The advantage of a) is that it leaks less user information and makes tracking users harder. The client can regularly generate another anonymous keypair. The disadvantage of a) is that it turns peers into clients and servers. And two clients cannot initiate OE to each other.

6) The tunnel is established and the IKE daemon notifies the local DNSSEC server that had instructed it to setup the IPsec tunnel.

7) The resolver releases the IP address to the application.

8) The applications starts sending packets and the IPsec policy encrypts them al.

I’m personally in favour of the @anonymous solution. But there is no reason why support for both could not be implemented.

What are some of the obstacles and work to do:

1) writing the unbound plugin

2) writing the support for @anonymous for the server-side. This includes raw keys for IKEv2 (draft-ietf-ipsecme-oob-pubkey)

3) With NAT, the client suggests an inner-IP. This could be abused or clash, We need to ‘contain’ each connection, possibly using generated ipv6 addresses 4) We cannot use the “gateway” field of RFC-4025, or people could trick a server into giving a client all communication to a certain IP address that does not belong to them

5) anonymous connections should generate throw-away keys to remain anonymous

6) implement draft-wouters-edns-tcp-chain or else latency/RTTs will prevent real-life deployment of DNSSEC validated IPSECKEYs on mobile devices.

7) This allows no upgrading from anonymous to mutually authenticated, but IKE policies can be added to the server/client that would match on different IDs (eg X.509) that work independantly of OE without introducing complicated channel binding promotion code. Other IKEv2 extensions could possible be applied to facilitate promotions.

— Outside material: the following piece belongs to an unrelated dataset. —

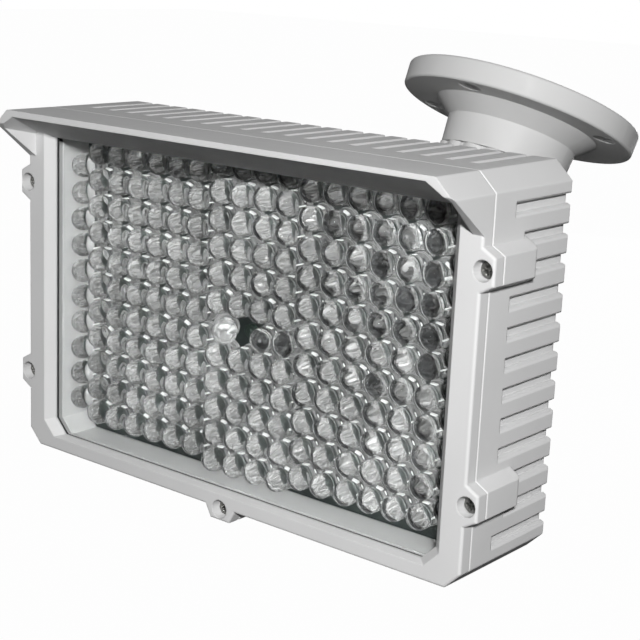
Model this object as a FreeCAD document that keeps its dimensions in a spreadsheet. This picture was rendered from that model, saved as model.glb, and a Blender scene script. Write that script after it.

I’m sure more implementation issues will show up once we get this going, but there are no real fundamental issues why we cannot deploy this in a couple of months of time. My plan is to get libreswan to support this version of OE. Additionally, once we use draft-wouters-edns-tcp-chain, it becomes cheap to do these lookups through the tor network. If the tor exit nodes then also feed each other with DNSSEC cache material, it should make tracing individual clients even harder.